Sure - what folder do you want them in? Also, do you think reprocessing them the same way as before is a good idea? (are you going to do anything different?)

hkhawar commented 4 years ago

I am doing it locally. Just make a tmp2 folder on S3 and dump new set of images for each plate? Later we delete these tmp folders from S3

shntnu commented 4 years ago

I am doing it locally. Just make a tmp2 folder on S3 and dump new set of images for each plate? Later we delete these tmp folders from S3

For our notes, could you pen down why they need to be in a new folder (vs creating a loaddata file pointing to the original locations?) Will be useful to know when we need to reprocess small batches

hkhawar commented 4 years ago

I was avoiding to use load_data.csv and wanted to download images locally and using CellProfiler locally to reprocess files. This is how I typically do for small set of images.

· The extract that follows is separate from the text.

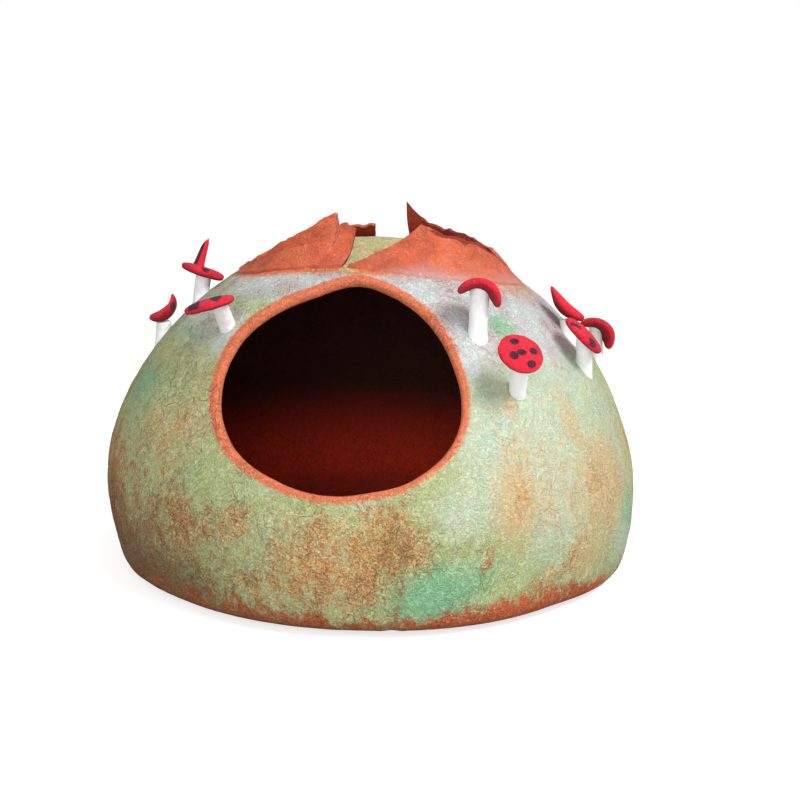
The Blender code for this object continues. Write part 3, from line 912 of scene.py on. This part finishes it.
def rim_angle(clock):
    """The entrance's angular radius in degrees at a clock angle in radians."""
    return through(RIM_CLOCKS, RIM_RADII, degrees(clock) % 360)


def make_wall():
    """One grid from the back of the lining, round the rim's roll and over the outside."""
    wall = bpy.context.scene.cave_wall
    rows = wall.lining_rows + wall.rim_rows + wall.outside_rows
    creases = [
        (on_shell(c.azimuth, c.latitude), on_shell(c.to_azimuth, c.to_latitude), c) for c in CREASES
    ]
    form = bmesh.new()
    bmesh.ops.create_grid(form, x_segments=wall.segments, y_segments=rows, size=1)
    from_rim = form.verts.layers.float.new("rim_mm")
    for vert in form.verts:
        row = round((vert.co.y + 1) / 2 * rows)
        point, beyond, outside = wall_point(wall, row, vert.co.x * pi)
        way = (point - HEART).normalized()
        calm = clamp((point.z - CALM_FROM) / CALM_OVER)
        lump = lumps_at(point, WALL_LUMPS) * wall.lumps * calm
        if outside:
            point = point - way * crease_depth(point, creases)
        point = point + way * lump
        point.z = max(point.z, 0)
        vert.co = point
        vert[from_rim] = beyond
    bmesh.ops.remove_doubles(form, verts=form.verts, dist=1e-6)
    bmesh.ops.recalc_face_normals(form, faces=form.faces)
    piece = finish(form, "felted_wall", make_wall_felt(), "cave_shell")
    lay_wool(piece.data)
    return piece


# ---- Petals -------------------------------------------------------------------------------


def rib_point(rib, share, lift):
    """A rib leaves the wall along its surface, then bends up to its tip."""
    root = on_shell(rib.root_azimuth, rib.root_latitude, lift)
    flat = direction(rib.edge_azimuth, 0) * rib.edge_radius
    tip = Vector((flat.x, flat.y, rib.edge_height))
    normal = shell_normal(rib.root_azimuth, rib.root_latitude)
    chord = tip - root
    along = chord - normal * chord.dot(normal)
    knee = root + along * PETAL_KNEE
    back = 1 - share
    return root * back * back + knee * (2 * share * back) + tip * share * share


def nearness(fold, column, share):
    """1 along a fold of a petal, fading to 0 across its width."""
    run = fold.to_column - fold.column, fold.to_share - fold.share
    off = column - fold.column, share - fold.share
    along = (off[0] * run[0] + off[1] * run[1]) / (run[0] ** 2 + run[1] ** 2)
    along = clamp(along)
    away = hypot((off[0] - run[0] * along) / fold.columns_wide, off[1] - run[1] * along)
    return exp(-((away / fold.width) ** 2))


def petal_point(name, ribs, seed, column, share):
    """The petal's point at this column of ribs and share of its length, wrinkled and torn."""
    spans = len(ribs) - 1
    left = min(int(column + 1e-5), spans - 1)
    here, there = (rib_point(rib, share, -PETAL_SINK) for rib in ribs[left : left + 2])
    point = here.lerp(there, column - left)
    ridges = noise.noise(Vector((column * 0.9, share * 1.1, 0)) + seed)
    ridges += 0.4 * noise.noise(Vector((column * 2.4, share * 3.0 + column, 0)) + seed)
    ridges *= bpy.context.scene.cave_petals.wrinkles * min(1, share * 2.2)
    ridges -= sum(fold.depth * nearness(fold, column, share) for fold in FOLDS if fold.petal == name)
    out = (point - HEART).normalized()
    point += out * ridges
    torn = noise.noise(Vector((column * 1.3, 0, 0)) + seed) * PETAL_TEAR
    torn += noise.noise(Vector((column * 4.2, 4, 0)) + seed) * PETAL_NICKS
    point.z += torn * share**6 * min(1, column, spans - column)
    return point + out * max(-PETAL_SINK - height_over_shell(point), 0)


def make_petal(name, ribs, material):
    """A thin wrinkled sheet lofted over its ribs, growing out of the wall."""
    spans = len(ribs) - 1
    form = bmesh.new()
    bmesh.ops.create_grid(
        form, x_segments=spans * PETAL_COLUMNS_A_RIB, y_segments=PETAL_ROWS, size=1
    )
    seed = Vector((sum(map(ord, name)) % 17, 3.1, 7.7))
    border = form.verts.layers.float.new("border")
    rolled = ROLLED_PAST.get(name, 2)
    past_root = []
    for vert in form.verts:
        column = (vert.co.x + 1) / 2 * spans
        share = (vert.co.y + 1) / 2
        vert.co = petal_point(name, ribs, seed, column, share)
        vert[border] = clamp((share - rolled) / ROLLED_BLEND) * clamp(column - ROLLED_FROM)
        if share > 1e-4:
            past_root.append(vert.index)
    piece = finish(form, "felt_" + name, material, name)
    face = piece.data.polygons[0]
    if face.normal.dot(face.center - HEART) < 0:
        piece.data.flip_normals()
    full = piece.vertex_groups.new(name="full_thickness")
    full.add(past_root, 1.0, "REPLACE")
    sheet = piece.modifiers.new("felt", "SOLIDIFY")
    sheet.thickness = bpy.context.scene.cave_petals.felt
    sheet.offset = 1
    sheet.vertex_group = full.name
    sheet.thickness_vertex_group = PETAL_ROOT_SHARE
    edge = piece.modifiers.new("edge", "BEVEL")
    edge.width = PETAL_EDGE
    edge.segments = 2
    edge.limit_method = "ANGLE"
    edge.angle_limit = PETAL_EDGE_ANGLE
    apply_modifiers(piece)
    mark_inner_side(piece.data)
    lay_ember(piece.data)
    return piece


def apply_modifiers(piece):
    """Makes the piece's own mesh the shape that its modifiers give."""
    graph = bpy.context.evaluated_depsgraph_get()
    made = bpy.data.meshes.new_from_object(piece.evaluated_get(graph))
    piece.modifiers.clear()
    piece.vertex_groups.clear()
    piece.data = made
    made.shade_smooth()


def mark_inner_side(mesh):
    """1 on the side that looks towards the axis and along the rolled border, 0 elsewhere: where the
    petals are painted in their shaded inner colour.
    """
    away = places(mesh) - np.array(HEART)
    away /= np.linalg.norm(away, axis=1)[:, None]
    facing = (read(mesh.vertices, "normal", 3) * away).sum(axis=1)
    border = read(mesh.attributes["border"].data, "value")
    write_attribute(mesh, "shaded_inner", np.clip(0.5 - facing * 2.5 + border * 3, 0, 1))


# ---- Toadstools ---------------------------------------------------------------------------


def bend(along, lift, half, angle):
    """Bends a strip of this half length so that its end turns down by angle, in radians."""
    if abs(angle) < 1e-3:
        return along, lift
    radius = half / angle
    turn = along / radius
    return (radius + lift) * sin(turn), (radius + lift) * cos(turn) - radius


def stem_axis(stool):
    return direction(stool.lean_azimuth, stool.lean_up)


def stem_head(stool):
    return on_shell(stool.azimuth, stool.latitude) + stem_axis(stool) * stool.reach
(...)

bethac07 commented 4 years ago

Occasionally, CellProfiler just stochastically seems to do this- any operation, even write or sync, will sometimes stochastically just go ker-flop, and when we're working on 10K/100K/1M/10M images, the likelihood it will happen >=1 times becomes significant. Since each plate has ~21K images, based on the list above, the likelihood is in the 1-to-low-thousands.

If there's a problem with the source image, obviously that's one thing; if the problem is truly stochastic (aka when you run the same image again the output file comes out fine), there isn't a ton to do (though if these were done <60 days ago it's worth checking the logs for the known bad sites since that's easy while the logs are still in CloudWatch). If we think the file is being written correctly, but not synced correctly, we could always institute a 30 or 60 second pause after the CellProfiler pipeline is done before syncing.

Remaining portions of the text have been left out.